— begin PROVIDED RECORDS —

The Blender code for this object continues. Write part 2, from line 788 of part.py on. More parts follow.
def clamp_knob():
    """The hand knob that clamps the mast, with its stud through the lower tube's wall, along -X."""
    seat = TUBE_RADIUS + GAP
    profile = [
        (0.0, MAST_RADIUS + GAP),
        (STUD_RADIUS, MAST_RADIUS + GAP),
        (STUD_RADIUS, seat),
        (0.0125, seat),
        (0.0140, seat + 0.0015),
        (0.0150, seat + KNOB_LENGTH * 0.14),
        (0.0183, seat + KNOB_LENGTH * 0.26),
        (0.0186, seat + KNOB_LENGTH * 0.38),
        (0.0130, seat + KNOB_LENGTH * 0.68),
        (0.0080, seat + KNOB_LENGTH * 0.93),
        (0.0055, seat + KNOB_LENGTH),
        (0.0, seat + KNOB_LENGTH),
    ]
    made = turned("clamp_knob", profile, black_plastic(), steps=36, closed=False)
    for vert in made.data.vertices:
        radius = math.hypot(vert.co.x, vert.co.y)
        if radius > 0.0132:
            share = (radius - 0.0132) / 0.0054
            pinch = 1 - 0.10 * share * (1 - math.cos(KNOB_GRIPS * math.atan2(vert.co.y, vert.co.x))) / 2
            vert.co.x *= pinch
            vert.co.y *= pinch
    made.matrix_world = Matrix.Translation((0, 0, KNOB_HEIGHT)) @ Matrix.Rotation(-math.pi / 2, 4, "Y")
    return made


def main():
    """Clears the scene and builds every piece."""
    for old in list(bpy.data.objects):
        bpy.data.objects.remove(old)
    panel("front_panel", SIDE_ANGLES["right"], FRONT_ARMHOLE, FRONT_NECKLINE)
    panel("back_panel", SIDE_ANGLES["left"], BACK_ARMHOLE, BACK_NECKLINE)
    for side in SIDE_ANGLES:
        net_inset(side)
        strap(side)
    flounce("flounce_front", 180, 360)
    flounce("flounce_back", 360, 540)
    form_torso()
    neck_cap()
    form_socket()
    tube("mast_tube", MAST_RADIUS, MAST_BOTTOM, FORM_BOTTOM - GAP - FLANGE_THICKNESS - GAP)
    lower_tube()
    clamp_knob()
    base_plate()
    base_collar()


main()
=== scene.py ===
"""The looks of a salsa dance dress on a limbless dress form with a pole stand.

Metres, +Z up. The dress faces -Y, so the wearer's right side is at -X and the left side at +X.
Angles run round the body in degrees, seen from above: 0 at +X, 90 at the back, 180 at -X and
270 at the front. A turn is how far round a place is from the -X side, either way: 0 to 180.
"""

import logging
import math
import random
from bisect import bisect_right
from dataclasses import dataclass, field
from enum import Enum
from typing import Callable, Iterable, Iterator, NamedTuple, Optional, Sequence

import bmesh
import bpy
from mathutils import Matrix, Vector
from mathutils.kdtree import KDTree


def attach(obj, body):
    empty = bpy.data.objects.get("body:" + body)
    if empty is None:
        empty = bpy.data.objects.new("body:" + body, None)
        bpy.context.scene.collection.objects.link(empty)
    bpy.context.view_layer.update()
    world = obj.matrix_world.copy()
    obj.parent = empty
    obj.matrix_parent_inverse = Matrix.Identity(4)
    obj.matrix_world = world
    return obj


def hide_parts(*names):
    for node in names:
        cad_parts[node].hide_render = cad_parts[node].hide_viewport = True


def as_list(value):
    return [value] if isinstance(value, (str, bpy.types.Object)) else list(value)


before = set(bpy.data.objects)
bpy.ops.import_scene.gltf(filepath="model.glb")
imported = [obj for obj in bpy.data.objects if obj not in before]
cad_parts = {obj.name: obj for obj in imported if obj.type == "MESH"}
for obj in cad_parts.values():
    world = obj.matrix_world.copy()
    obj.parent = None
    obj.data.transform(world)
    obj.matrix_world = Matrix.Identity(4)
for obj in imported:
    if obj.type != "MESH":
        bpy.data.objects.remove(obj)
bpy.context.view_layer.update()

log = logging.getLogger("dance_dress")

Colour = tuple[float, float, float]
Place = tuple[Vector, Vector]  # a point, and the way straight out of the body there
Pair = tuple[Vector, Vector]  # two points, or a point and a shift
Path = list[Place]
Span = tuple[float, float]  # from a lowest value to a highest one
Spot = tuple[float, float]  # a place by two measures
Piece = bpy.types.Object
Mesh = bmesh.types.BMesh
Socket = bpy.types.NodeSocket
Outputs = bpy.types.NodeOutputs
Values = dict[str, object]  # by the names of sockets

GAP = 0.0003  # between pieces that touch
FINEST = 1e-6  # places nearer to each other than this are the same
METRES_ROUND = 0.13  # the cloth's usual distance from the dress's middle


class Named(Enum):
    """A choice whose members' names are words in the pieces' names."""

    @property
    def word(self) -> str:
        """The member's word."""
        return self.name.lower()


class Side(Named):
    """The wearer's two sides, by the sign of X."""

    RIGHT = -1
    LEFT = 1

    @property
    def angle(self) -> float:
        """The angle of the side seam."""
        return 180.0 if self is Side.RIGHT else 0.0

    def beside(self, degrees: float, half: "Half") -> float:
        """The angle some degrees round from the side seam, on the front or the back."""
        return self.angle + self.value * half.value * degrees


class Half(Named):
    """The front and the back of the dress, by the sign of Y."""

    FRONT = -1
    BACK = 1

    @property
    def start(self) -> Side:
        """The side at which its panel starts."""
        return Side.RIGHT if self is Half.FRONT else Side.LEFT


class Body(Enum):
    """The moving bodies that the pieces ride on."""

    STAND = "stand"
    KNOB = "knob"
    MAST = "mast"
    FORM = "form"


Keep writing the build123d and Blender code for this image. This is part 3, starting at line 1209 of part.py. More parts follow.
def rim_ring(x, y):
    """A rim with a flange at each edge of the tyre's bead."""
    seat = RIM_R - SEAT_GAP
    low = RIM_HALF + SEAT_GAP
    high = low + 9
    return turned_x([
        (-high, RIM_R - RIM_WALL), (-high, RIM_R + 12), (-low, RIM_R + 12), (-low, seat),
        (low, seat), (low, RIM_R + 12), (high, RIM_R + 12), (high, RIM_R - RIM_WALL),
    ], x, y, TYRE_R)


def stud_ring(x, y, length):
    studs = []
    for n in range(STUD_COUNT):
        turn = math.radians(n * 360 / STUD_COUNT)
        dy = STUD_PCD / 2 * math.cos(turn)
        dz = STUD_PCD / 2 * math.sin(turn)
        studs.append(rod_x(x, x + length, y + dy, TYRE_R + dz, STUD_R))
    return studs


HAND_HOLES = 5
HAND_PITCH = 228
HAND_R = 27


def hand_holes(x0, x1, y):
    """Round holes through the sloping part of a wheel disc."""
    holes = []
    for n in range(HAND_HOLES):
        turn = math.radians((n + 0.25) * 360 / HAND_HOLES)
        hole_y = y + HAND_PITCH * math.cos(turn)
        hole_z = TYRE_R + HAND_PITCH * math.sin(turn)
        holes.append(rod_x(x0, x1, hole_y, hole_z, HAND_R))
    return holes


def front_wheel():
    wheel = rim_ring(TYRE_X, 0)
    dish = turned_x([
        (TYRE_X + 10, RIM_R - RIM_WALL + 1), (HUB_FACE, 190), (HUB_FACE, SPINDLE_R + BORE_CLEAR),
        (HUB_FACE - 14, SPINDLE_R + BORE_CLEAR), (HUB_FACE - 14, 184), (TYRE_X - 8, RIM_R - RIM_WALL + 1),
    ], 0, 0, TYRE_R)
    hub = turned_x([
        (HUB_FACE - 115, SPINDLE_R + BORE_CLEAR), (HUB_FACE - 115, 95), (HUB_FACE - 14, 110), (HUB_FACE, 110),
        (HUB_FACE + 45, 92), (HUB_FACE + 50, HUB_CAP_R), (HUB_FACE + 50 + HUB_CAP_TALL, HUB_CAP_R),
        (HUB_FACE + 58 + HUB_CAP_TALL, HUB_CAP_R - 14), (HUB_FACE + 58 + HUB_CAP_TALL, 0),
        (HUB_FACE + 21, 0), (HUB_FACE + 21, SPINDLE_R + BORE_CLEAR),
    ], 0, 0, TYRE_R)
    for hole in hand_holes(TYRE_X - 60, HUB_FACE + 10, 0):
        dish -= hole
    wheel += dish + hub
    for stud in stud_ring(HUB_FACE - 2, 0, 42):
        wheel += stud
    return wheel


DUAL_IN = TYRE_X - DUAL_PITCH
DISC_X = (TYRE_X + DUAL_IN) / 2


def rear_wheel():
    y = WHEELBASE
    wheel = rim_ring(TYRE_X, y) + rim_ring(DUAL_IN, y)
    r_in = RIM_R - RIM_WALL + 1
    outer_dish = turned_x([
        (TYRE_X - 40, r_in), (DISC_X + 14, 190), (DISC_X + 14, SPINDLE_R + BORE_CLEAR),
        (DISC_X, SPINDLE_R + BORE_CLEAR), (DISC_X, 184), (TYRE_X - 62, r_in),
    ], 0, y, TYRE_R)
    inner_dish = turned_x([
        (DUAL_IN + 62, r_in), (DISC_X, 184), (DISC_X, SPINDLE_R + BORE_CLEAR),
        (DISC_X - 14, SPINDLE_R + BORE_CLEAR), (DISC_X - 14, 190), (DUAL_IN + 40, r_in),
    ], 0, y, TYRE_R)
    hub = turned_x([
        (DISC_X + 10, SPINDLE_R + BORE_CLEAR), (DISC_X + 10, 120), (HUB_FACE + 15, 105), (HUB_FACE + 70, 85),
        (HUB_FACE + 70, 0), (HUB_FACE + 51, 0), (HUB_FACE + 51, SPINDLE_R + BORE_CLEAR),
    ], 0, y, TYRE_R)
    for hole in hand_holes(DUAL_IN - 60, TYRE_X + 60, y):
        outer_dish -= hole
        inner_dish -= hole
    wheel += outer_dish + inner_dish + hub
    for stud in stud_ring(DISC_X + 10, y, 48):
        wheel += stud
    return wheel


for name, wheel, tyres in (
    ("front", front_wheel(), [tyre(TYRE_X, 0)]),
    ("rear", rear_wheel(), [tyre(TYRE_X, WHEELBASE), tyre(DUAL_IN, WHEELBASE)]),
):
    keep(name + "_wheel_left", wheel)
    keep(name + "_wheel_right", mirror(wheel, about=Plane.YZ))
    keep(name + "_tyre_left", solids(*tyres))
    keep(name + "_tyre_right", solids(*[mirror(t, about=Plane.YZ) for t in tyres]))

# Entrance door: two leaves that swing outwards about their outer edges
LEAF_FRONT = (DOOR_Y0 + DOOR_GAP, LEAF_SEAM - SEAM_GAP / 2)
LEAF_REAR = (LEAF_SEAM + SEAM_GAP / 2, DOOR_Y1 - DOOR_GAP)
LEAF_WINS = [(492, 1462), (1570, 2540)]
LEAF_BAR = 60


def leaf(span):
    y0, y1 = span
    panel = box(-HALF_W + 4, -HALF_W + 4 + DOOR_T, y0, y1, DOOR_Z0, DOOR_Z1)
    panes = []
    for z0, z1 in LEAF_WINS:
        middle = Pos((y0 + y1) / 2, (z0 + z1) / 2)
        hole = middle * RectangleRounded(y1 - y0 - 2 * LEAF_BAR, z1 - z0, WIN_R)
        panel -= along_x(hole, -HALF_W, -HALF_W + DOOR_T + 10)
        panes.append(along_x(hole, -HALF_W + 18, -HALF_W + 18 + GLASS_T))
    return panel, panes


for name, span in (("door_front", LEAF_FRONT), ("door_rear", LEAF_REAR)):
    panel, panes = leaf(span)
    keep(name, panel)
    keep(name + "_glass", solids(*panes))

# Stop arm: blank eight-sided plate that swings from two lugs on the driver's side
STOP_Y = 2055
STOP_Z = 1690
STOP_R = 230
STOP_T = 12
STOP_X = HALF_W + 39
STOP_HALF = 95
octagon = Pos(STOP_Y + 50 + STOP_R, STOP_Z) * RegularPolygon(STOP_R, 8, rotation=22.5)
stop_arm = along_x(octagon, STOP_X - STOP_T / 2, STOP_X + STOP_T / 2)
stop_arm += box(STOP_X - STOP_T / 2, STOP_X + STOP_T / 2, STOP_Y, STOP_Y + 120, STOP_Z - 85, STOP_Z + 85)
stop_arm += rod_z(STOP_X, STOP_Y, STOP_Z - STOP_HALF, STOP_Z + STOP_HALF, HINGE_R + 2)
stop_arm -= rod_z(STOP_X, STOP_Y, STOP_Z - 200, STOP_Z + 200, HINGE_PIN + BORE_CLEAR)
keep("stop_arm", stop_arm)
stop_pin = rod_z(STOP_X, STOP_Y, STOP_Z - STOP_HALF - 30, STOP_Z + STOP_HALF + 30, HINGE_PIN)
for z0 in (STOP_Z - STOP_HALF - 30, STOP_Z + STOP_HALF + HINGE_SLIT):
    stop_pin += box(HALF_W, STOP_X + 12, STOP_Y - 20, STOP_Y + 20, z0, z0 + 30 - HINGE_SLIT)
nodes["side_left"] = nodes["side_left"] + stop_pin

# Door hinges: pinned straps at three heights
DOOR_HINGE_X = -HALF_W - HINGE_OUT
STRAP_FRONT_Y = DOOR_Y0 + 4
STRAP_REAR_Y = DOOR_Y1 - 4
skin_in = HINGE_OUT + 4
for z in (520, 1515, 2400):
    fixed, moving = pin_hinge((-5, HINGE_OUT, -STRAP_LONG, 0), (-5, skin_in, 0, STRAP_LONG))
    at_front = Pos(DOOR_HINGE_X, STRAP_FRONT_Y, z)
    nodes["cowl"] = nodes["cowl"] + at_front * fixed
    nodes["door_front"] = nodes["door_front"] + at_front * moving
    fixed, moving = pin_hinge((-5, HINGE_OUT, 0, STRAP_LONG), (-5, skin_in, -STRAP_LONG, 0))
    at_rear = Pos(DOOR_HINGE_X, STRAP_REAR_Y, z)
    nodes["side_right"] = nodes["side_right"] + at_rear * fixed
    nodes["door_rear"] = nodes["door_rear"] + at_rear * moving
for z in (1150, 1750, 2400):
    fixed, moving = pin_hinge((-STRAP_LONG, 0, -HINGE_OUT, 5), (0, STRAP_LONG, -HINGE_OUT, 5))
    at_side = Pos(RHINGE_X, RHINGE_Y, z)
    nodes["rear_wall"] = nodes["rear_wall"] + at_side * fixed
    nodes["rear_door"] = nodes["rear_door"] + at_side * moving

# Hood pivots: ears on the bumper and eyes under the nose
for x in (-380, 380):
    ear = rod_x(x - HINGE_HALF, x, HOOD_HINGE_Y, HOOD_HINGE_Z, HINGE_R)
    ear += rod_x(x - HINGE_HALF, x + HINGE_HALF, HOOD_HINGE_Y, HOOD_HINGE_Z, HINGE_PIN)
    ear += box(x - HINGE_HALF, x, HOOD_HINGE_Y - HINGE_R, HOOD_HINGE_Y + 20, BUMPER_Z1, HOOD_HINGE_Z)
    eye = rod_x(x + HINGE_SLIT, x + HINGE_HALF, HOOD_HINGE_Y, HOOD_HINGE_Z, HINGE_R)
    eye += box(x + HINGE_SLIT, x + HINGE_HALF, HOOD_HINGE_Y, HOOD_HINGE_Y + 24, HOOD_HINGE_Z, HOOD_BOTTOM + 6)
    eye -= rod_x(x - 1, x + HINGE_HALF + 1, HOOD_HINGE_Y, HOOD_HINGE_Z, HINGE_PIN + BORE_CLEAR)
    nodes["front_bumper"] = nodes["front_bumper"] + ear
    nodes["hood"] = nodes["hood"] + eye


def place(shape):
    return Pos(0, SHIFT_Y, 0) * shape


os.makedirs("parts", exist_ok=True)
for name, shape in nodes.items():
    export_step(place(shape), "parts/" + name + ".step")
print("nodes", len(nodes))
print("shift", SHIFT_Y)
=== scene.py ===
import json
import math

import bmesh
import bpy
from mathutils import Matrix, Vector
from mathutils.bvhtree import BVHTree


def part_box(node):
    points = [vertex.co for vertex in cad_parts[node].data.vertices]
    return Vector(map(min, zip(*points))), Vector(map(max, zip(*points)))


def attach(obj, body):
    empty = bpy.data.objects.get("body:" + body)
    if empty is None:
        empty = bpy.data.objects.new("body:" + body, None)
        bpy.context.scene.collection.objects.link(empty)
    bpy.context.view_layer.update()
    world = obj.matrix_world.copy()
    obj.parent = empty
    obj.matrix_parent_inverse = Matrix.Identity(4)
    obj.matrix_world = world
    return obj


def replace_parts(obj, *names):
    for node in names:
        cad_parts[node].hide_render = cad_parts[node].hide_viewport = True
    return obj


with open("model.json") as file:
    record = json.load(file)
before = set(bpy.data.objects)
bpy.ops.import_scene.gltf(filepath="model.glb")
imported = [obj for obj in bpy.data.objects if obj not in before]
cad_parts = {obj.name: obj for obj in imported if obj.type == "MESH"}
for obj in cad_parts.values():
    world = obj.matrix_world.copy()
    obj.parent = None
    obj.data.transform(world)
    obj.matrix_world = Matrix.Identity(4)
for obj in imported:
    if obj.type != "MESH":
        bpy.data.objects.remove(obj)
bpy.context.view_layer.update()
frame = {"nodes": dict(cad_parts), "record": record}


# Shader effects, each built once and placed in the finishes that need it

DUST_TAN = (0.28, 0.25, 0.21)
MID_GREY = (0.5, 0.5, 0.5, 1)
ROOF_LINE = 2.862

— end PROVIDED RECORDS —

-- AIM --
From the records above, extract exactly and only the lines that begin at the line with "eye -= rod_x(x" and stop after the line with "zip(*points))), Vector(map(max, zip(*points)))".

-- ANSWER FOR THIS EXERCISE --
    eye -= rod_x(x - 1, x + HINGE_HALF + 1, HOOD_HINGE_Y, HOOD_HINGE_Z, HINGE_PIN + BORE_CLEAR)
    nodes["front_bumper"] = nodes["front_bumper"] + ear
    nodes["hood"] = nodes["hood"] + eye


def place(shape):
    return Pos(0, SHIFT_Y, 0) * shape


os.makedirs("parts", exist_ok=True)
for name, shape in nodes.items():
    export_step(place(shape), "parts/" + name + ".step")
print("nodes", len(nodes))
print("shift", SHIFT_Y)
=== scene.py ===
import json
import math

import bmesh
import bpy
from mathutils import Matrix, Vector
from mathutils.bvhtree import BVHTree


def part_box(node):
    points = [vertex.co for vertex in cad_parts[node].data.vertices]
    return Vector(map(min, zip(*points))), Vector(map(max, zip(*points)))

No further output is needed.